Qwen3.5 Best Parameters Collection
Community debate reveals best settings for Alibaba's 35B model, with reasoning budget as key pain point.
The open-source AI community is actively optimizing the inference parameters for Alibaba's Qwen3.5-35B model, a powerful but computationally intensive language model. Following its release, users have been experimenting with different quantization methods, inference engines, and generation settings to find the ideal balance between performance and speed. A configuration gaining traction, based on recommendations from Unsloth, uses the llama.cpp inference engine (version 8400) with a Q4_K_M quantized model file. Key parameters include a temperature of 0.7, top-p of 0.8, and a notably high 'reasoning budget' of 1000 tokens, which instructs the model on how much internal 'chain-of-thought' processing to allocate before producing a final answer.

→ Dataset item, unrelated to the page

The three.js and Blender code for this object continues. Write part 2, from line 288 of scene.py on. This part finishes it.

Despite these tuned settings, a significant user-reported issue persists: the model is perceived as 'thinking too much.' Users find that for general chat and non-coding tasks, the Qwen3.5-35B can become overly deliberative, leading to frustratingly slow response times. This has led some to avoid using it for everyday queries unless a task explicitly requires deep analysis. The ongoing community discussion highlights the practical challenges of deploying large, reasoning-focused models and underscores the importance of parameter tuning beyond just model architecture. The collective goal is to discover a parameter set that mitigates this latency without sacrificing the model's renowned analytical capabilities.

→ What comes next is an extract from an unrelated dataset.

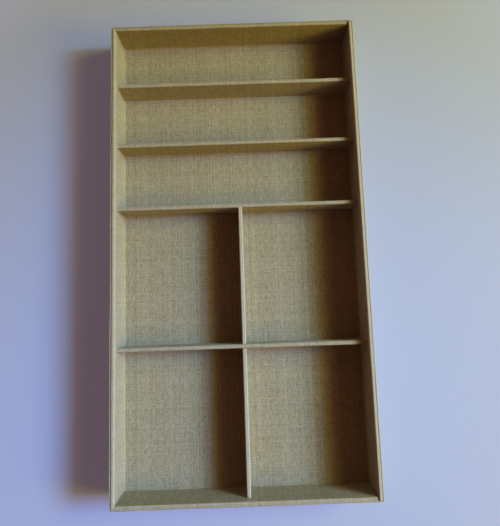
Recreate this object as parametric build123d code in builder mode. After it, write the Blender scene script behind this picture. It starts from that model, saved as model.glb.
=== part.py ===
from build123d import *
import os

os.makedirs("parts", exist_ok=True)

# A jewelry tray of board covered in linen book cloth, open at the top.
# +X is to the right, +Y is the back, where the narrow slots are, and +Z is up.
# The origin is on the surface the tray stands on, under the middle of the tray.

# Outside of the finished tray
tray_width = 200.0
tray_length = 376.0
tray_height = 34.0

# Boards and the cloth glued over them
wall_board_thickness = 2.5
divider_board_thickness = 2.0
base_board_thickness = 2.5
cloth = 0.45

# Cloth turned under the base, and the sheet that hides its edges
turn_in_width = 15.0
cover_margin = 3.0

# Rounding where the cloth goes over an edge of the board
wall_edge_radius = 0.7
divider_edge_radius = 0.6

# How far the short walls' right-hand ends are cut out of square, which opens a slit towards the rim
butt_end_gap = 1.3

# Layout, measured between the cloth faces at the floor
first_slot = 45.5
second_slot = 46.5
third_slot = 49.5
middle_row = 107.5
left_column = 96.8

# Dividers: their height above the floor, how far the rearmost one leans back at its top,
# and the half lap where the centre divider crosses the last cross divider
divider_height = 23.0
rear_divider_lean = 2.0
lap_share = 0.5
lap_clearance = 0.2
cut_overrun = 1.0

# Thickness over the cloth
wall = wall_board_thickness + 2 * cloth
divider = divider_board_thickness + 2 * cloth

# Heights of the layers of the base
turn_in_level = cloth
board_level = turn_in_level + cloth
base_top = board_level + base_board_thickness
floor_level = base_top + cloth

# Room between the walls
inner_width = tray_width - 2 * wall
inner_length = tray_length - 2 * wall

lap_height = divider_height * lap_share


def save(piece, name):
    piece.part.label = name
    export_step(piece.part, f"parts/{name}.step")


# The base: a board set between the wall boards, lined above and covered below

with BuildPart() as base_board:
    with BuildSketch(Plane.XY.offset(board_level)):
        Rectangle(inner_width + 2 * cloth, inner_length + 2 * cloth)
    extrude(amount=base_board_thickness)
save(base_board, "base_board")

with BuildPart() as floor_lining:
    with BuildSketch(Plane.XY.offset(base_top)):
        Rectangle(inner_width, inner_length)
    extrude(amount=cloth)
save(floor_lining, "floor_lining")

# The cover lies flat on the turned-in cloth and is pressed up to the board between them
with BuildPart() as underside_cover:
    with BuildSketch(Plane.XY):
        Rectangle(tray_width - 2 * cover_margin, tray_length - 2 * cover_margin)
    extrude(amount=cloth)
    with BuildSketch(Plane.XY.offset(turn_in_level)):
        Rectangle(tray_width - 2 * turn_in_width, tray_length - 2 * turn_in_width)
    extrude(amount=cloth)
save(underside_cover, "underside_cover")


# The walls: each is a board with its own cloth, glued over both faces, the rim and the ends,
# and turned under the base with mitred corners. The long walls run the full length.

# Middle of each wall's outer face, its direction, its length and the clear length inside the tray
walls = {
    "left_wall": ((-tray_width / 2, 0), (0, -1, 0), tray_length, inner_length),
    "right_wall": ((tray_width / 2, 0), (0, 1, 0), tray_length, inner_length),
    "back_wall": ((0, tray_length / 2), (-1, 0, 0), inner_width, inner_width),
    "front_wall": ((0, -tray_length / 2), (1, 0, 0), inner_width, inner_width),
}

against_face = (Align.CENTER, Align.MIN)

# The sloping right-hand end of the short walls, which meets the right wall at its foot
butt_end_rise = tray_height - turn_in_level
butt_end = Plane(origin=(inner_width / 2, 0, turn_in_level), z_dir=(butt_end_rise, 0, butt_end_gap))


def wall_plane(middle, along, level):
    # A level plane at a wall, whose local Y points from the outer face into the tray
    return Plane(origin=(*middle, level), x_dir=along, z_dir=(0, 0, 1))


for name, (middle, along, length, clear_length) in walls.items():
    turn_in_plane = wall_plane(middle, along, turn_in_level)
    board_plane = wall_plane(middle, along, board_level)
    inwards = Axis((*middle, 0), turn_in_plane.y_dir)

    with BuildPart() as wall_board:
        with BuildSketch(board_plane):
            with Locations((0, cloth)):
                Rectangle(length - 2 * cloth, wall_board_thickness, align=against_face)
        extrude(amount=tray_height - cloth - board_level)
        if length == inner_width:
            split(bisect_by=butt_end.offset(-cloth), keep=Keep.BOTTOM)
    save(wall_board, f"{name}_board")

    with BuildPart() as wall_cloth:
        with BuildSketch(turn_in_plane):
            Rectangle(length, wall, align=against_face)
        extrude(amount=tray_height - turn_in_level)
        if length == inner_width:
            split(bisect_by=butt_end, keep=Keep.BOTTOM)
        # Every edge is rounded but the one that runs on into the turn-in
        turned_edge = wall_cloth.edges().group_by(Axis.Z)[0].sort_by(inwards)[-1]
        sharp_edges = wall_cloth.edges().filter_by(GeomType.LINE)
        fillet([edge for edge in sharp_edges if edge != turned_edge], wall_edge_radius)
        # Room for the wall's board
        add(wall_board.part, mode=Mode.SUBTRACT)
        # Room for the edge of the base board, which meets the wall's board
        with BuildSketch(board_plane):
            with Locations((0, wall - cloth)):
                Rectangle(clear_length + 2 * cloth, cloth, align=against_face)
        extrude(amount=base_board_thickness, mode=Mode.SUBTRACT)
        # The turn-in under the base, with its corners cut to mitres
        with BuildSketch(turn_in_plane):
            with Locations((0, wall)):
                Trapezoid(clear_length, turn_in_width - wall, 45, align=against_face)
        extrude(amount=cloth)
    save(wall_cloth, f"{name}_cloth")


# The cross dividers stand on the floor lining between the long walls, from the back to the front.
# Their cloth goes over the top edge and down both faces, and is cut off flush at the foot and ends.

# Middle of each cross divider at its foot
cross_middles = []
face = inner_length / 2
for room in (first_slot, second_slot, third_slot, middle_row):
    cross_middles.append(face - room - divider / 2)
    face = face - room - divider

centre_middle = left_column - inner_width / 2 + divider / 2
lap_row = len(cross_middles)


def divider_outline(middle, thickness, height, lean=0):
    # A divider seen from its end, with the top shifted sideways in proportion to the height
    shift = lean * height / divider_height
    top = floor_level + height
    return [
        (middle - thickness / 2, floor_level),
        (middle + thickness / 2, floor_level),
        (middle + thickness / 2 + shift, top),
        (middle - thickness / 2 + shift, top),
    ]


# The openings that the two crossing dividers leave for each other, below in one and above in the other

with BuildPart() as lower_lap:
    with BuildSketch(Plane.XY.offset(floor_level)):
        with Locations((centre_middle, cross_middles[-1])):
            Rectangle(divider + lap_clearance, divider + cut_overrun)
    extrude(amount=lap_height)

with BuildPart() as upper_lap:
    with BuildSketch(Plane.XY.offset(floor_level + lap_height)):
        with Locations((centre_middle, cross_middles[-1])):
            Rectangle(divider + cut_overrun, divider + lap_clearance)
    extrude(amount=divider_height - lap_height)


for row, middle in enumerate(cross_middles, start=1):
    lean = rear_divider_lean if row == 1 else 0
    board_outline = divider_outline(middle, divider_board_thickness, divider_height - cloth, lean)

    with BuildPart() as cross_board:
        with BuildSketch(Plane.YZ):
            Polygon(*board_outline, align=None)
        extrude(amount=inner_width / 2, both=True)
        if row == lap_row:
            add(lower_lap.part, mode=Mode.SUBTRACT)
    save(cross_board, f"cross_divider_{row}_board")

    with BuildPart() as cross_cloth:
        with BuildSketch(Plane.YZ) as section:
            Polygon(*divider_outline(middle, divider, divider_height, lean), align=None)
            fillet(section.vertices().group_by(Axis.Y)[-1], divider_edge_radius)
            Polygon(*board_outline, align=None, mode=Mode.SUBTRACT)
        extrude(amount=inner_width / 2, both=True)
        if row == lap_row:
            add(lower_lap.part, mode=Mode.SUBTRACT)
    save(cross_cloth, f"cross_divider_{row}_cloth")


# The centre divider runs from the third cross divider to the front wall

back_end = cross_middles[-2] - divider / 2
centre_length = back_end + inner_length / 2
board_outline = divider_outline(centre_middle, divider_board_thickness, divider_height - cloth)

with BuildPart() as centre_board:
    with BuildSketch(Plane.XZ.offset(-back_end)):
        Polygon(*board_outline, align=None)
    extrude(amount=centre_length)
    add(upper_lap.part, mode=Mode.SUBTRACT)
save(centre_board, "centre_divider_board")

with BuildPart() as centre_cloth:
    with BuildSketch(Plane.XZ.offset(-back_end)) as section:
        Polygon(*divider_outline(centre_middle, divider, divider_height), align=None)
        fillet(section.vertices().group_by(Axis.Y)[-1], divider_edge_radius)
        Polygon(*board_outline, align=None, mode=Mode.SUBTRACT)
    extrude(amount=centre_length)
    add(upper_lap.part, mode=Mode.SUBTRACT)
save(centre_cloth, "centre_divider_cloth")
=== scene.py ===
import math
import bmesh
import bpy
from mathutils import Matrix, Vector, noise


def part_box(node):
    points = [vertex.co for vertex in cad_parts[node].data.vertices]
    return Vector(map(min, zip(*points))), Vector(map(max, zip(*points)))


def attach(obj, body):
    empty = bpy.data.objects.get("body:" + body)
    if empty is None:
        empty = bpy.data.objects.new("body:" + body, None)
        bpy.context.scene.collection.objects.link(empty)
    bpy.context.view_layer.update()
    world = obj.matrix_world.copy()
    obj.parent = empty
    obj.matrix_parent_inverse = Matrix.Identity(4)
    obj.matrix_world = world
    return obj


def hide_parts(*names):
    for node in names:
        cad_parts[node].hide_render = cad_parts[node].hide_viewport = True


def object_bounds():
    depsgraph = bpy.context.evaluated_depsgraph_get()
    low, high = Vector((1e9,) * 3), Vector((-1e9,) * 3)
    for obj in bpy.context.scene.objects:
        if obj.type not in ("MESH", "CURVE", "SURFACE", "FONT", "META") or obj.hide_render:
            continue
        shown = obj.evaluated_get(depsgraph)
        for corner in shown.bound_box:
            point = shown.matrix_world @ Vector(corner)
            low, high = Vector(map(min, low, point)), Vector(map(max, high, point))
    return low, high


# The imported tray, in metres: +X to the right, +Y to the back with its narrow slots, +Z up.
# It stands with the middle of its underside at the origin, and its boxes give the places used below.
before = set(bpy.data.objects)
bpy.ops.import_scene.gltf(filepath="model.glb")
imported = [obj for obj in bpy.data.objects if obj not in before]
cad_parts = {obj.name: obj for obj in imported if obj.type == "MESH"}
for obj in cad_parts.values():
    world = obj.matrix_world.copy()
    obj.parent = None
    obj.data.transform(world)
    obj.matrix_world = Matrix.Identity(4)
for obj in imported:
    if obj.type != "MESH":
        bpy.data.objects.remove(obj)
cad_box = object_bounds()


# The camera
# It looks almost straight down into the tray, a little from the front, as when someone holds it by hand
# over a table. Turns are in degrees.
camera_place = (0.0076, -0.0397, 0.42095)
camera_turns = (7.966, 0.059, -1.946)
camera_lens = 34.22
camera_shift = -0.062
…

- Popular setup uses Unsloth's Q4_K_M quant with llama.cpp v8400 for the Qwen3.5-35B model.
- Key parameter includes a 1000-token 'reasoning budget' to control internal chain-of-thought processing.
- Primary user complaint is slow response time, with the model 'thinking too much' for general chat tasks.
Why It Matters
Optimizing inference parameters is critical for making powerful open-source models like Qwen3.5 practical and efficient for real-world use.